According to them, the smell oozed from the tap water in their homes and community general, while the source of the calamity was in August 2017 traced to the Total filling station located along St Finbarrs’ Colleges Road, Akoka.

They stressed that at about the same time, the dealer/manager of the Total Filling Station, Alhaji Aleem Maruf had agitated that there was pilfering of PMS at his station .

A fire combustion, as a consequence of a large volume of PMS mixed with water in one of the gutters which got into the gutter as a result of flushing of the contaminated water from a house close to the filling station, they said, confirmed the supposedly stolen PMS had leaked from the said Station Underground Storage Tank (UST).
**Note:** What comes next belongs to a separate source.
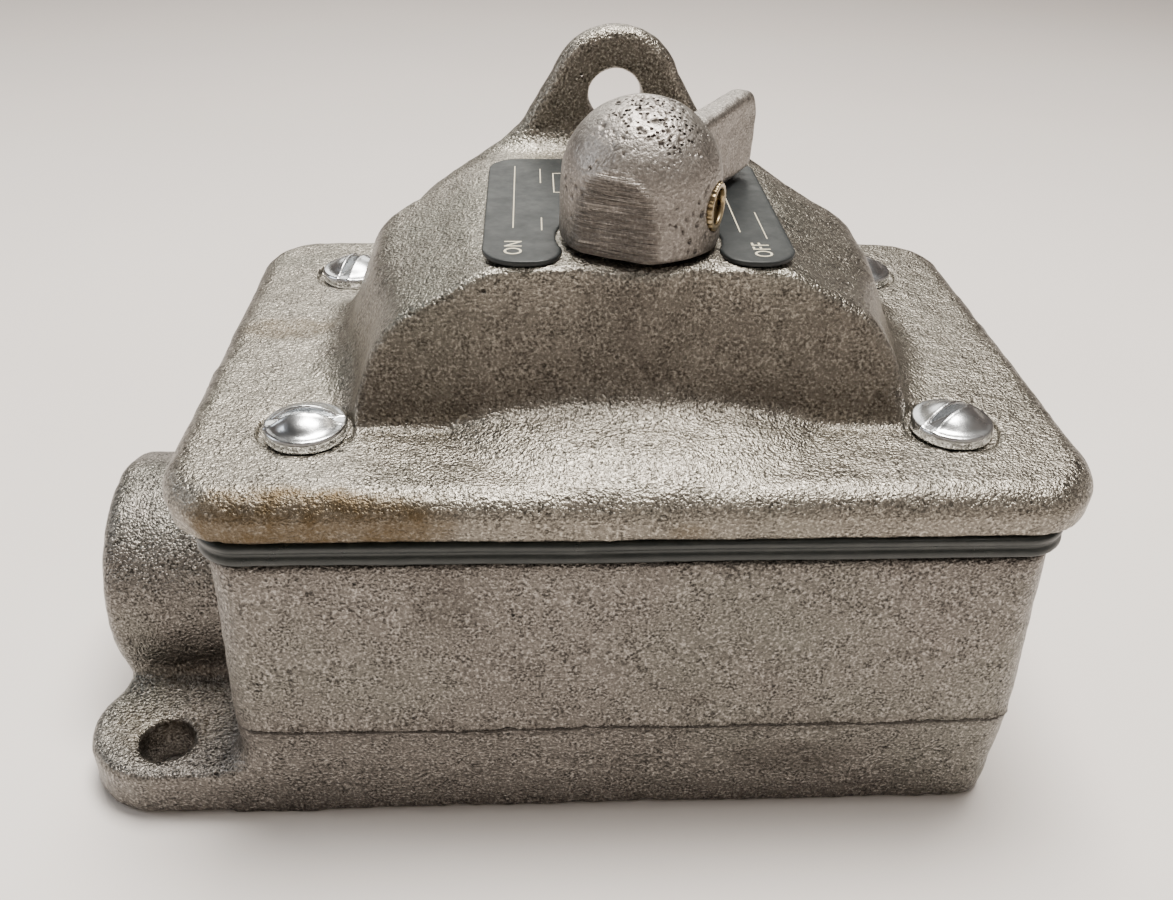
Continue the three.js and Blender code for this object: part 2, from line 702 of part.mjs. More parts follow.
function addHandle() {
  const sleeve = washer(bushing, 20).translate([handle.x, handle.y, 0]);
  isolator.add(toMesh('shaft_bushing', sleeve, brass));
  isolator.add(toMesh('shaft_o_ring', oRingBody(), gasketRubber));
  const turning = new THREE.Group();
  turning.position.set(handle.x, handle.y, 0);
  turning.rotation.z = handle.offTurn;
  turning.add(toMesh('handle', handleBody(), castAluminium));
  turning.add(toMesh('handle_set_screw', handleSetScrewBody(), brass));
  turning.add(toMesh('handle_shaft', shaftBody(), turnedSteel));
  turning.add(toMesh('thrust_washer', washer(thrustWasher), brass));
  turning.add(toMesh('retaining_ring', retainingRingBody(), turnedSteel));
  turning.add(toMesh('drive_fork', forkBody(), turnedSteel));
  turning.add(toMesh('fork_set_screw', forkSetScrewBody(), turnedSteel));
  isolator.add(turning);
}

function addSwitch() {
  const fixed = new THREE.Group();
  fixed.position.set(device.x, device.y, 0);
  fixed.add(toMesh('switch_base', switchBaseBody(), phenolic));
  fixed.add(toMesh('switch_housing', switchHousingBody(), phenolic));
  fixed.add(toMesh('toggle_pivot_pin', pivotPinBody(), turnedSteel));
  fixed.add(toMesh('mounting_strap', strapBody(), zincSteel));
  [-1, 1].forEach((side, i) => {
    const seat = strap.bottom + strap.thickness + GAP;
    const screw = toMesh(`strap_screw_${i + 1}`, smallScrew(strapScrew, seat), zincSteel);
    screw.position.x = side * strap.screwX;
    fixed.add(screw);
  });
  poles.forEach((y, i) => {
    fixed.add(toMesh(`fixed_contact_${i + 1}`, fixedContactBody(y), brass));
    const screw = toMesh(`terminal_screw_${i + 1}`, smallScrew(terminalScrew, contact.stripTop + GAP), brass);
    screw.position.set(device.halfX + terminal.screwX, y, 0);
    fixed.add(screw);
  });
  isolator.add(fixed);

  const swinging = new THREE.Group();
  swinging.position.set(device.x, device.y, pivot.z);
  swinging.rotation.y = toggleTilt;
  swinging.add(toMesh('toggle_lever', toggleLeverBody(), phenolic));
  swinging.add(toMesh('contact_carrier', carrierBody(), phenolic));
  swinging.add(toMesh('toggle_spring', springBody(), turnedSteel));
  bridges.forEach((y, i) => swinging.add(toMesh(`contact_bridge_${i + 1}`, contactBridgeBody(y), brass)));
  isolator.add(swinging);
}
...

The residents stressed that they have in the last couple of years ensured formally or otherwise that all government regulatory bodies as it pertains to the leakage are aware of the pollution.

They are the state’s Ministry of the Environment and Environmental Protection Agency (LASEPA), State Water Corporation (LSWC), Underground Water Regulation Agency, National Oil Detection and Response Agency (NOSDRA) and DPR, Lagos Zonal Operations.

“Although, Total Nigeria Plc and the dealer accepted liability during series of their meetings, they expressed worries that they are still suffering and are continued being poisoned.

“The last meeting, the then Commissioner of Environment, Durosinmi-Etti directed that an environmental forensic Audit be undertaken by LASEPA to determine the extent of the pollution , that the petrol filling station be sealed with immediate effect pending the outcome of the environmental forensic audit,

“It was also agreed that all boreholes sunk by Total be immediately decommissioned , while Total was to work directly with the State Water Corporation to ensure that all affected residents are connected to the State Water Grid and ensure the supply of uninterrupted potable water to all affected residents pending when they are connected to the state’s water grid.

“Additionally, Total was also asked to provide the affected residents with suitable water tanks, while the result of the Environmental Forensic Audit (EFA) made available to all stakeholders,” they said.

However, the community said they were perturbed to date as to why the filling station was reopened to business on July 17, 2018 before the report of the EFA was made available to the Akoka Community by pasting some pages of the EFA on the walls of Bariga local council headquarters.

The EFA report that was delivered to LASEPA at the beginning of September 2018 was not made available to the Akoka Community until February 2019 despite several repeated requests.

The affected residents were not notified and neither were they aware of when, where or how the supposed samples for the EFA were obtained, if at all they were collected or obtained from within their community.

The seemingly bogus EFA claimed there was no evidence of PMS in the community’s underground water.

To date, the directive that Total Nigeria Plc provide potable water to the affected residents is being flouted with impunity.

“None of the affected residents is yet to be connected to the state water grid.”

They also alleged that “most of the governmental bodies, they have turned to in their bide to resolve the matter amicably and to help bring an end to their continued exposure to the adverse effects and burden resulting from the pollution caused by Total Nigeria Plc and her cohorts except with the very recent commencement of another EFA for LASEPA seem to have be siding with Total Nigeria without concern for their plight.”

When The Guardian contacted Mr. Charles Ebereonwu, the Country Communications Manager for Total exploration and production, he requested for more time to respond on the issue.

However, at press time, his response was still not available.

But a source told The Guardian that Total at the inception of the matter agreed to do remediation of the area. The company provided fresh water to the affected community through water tanks. But the tanks are now in bad state.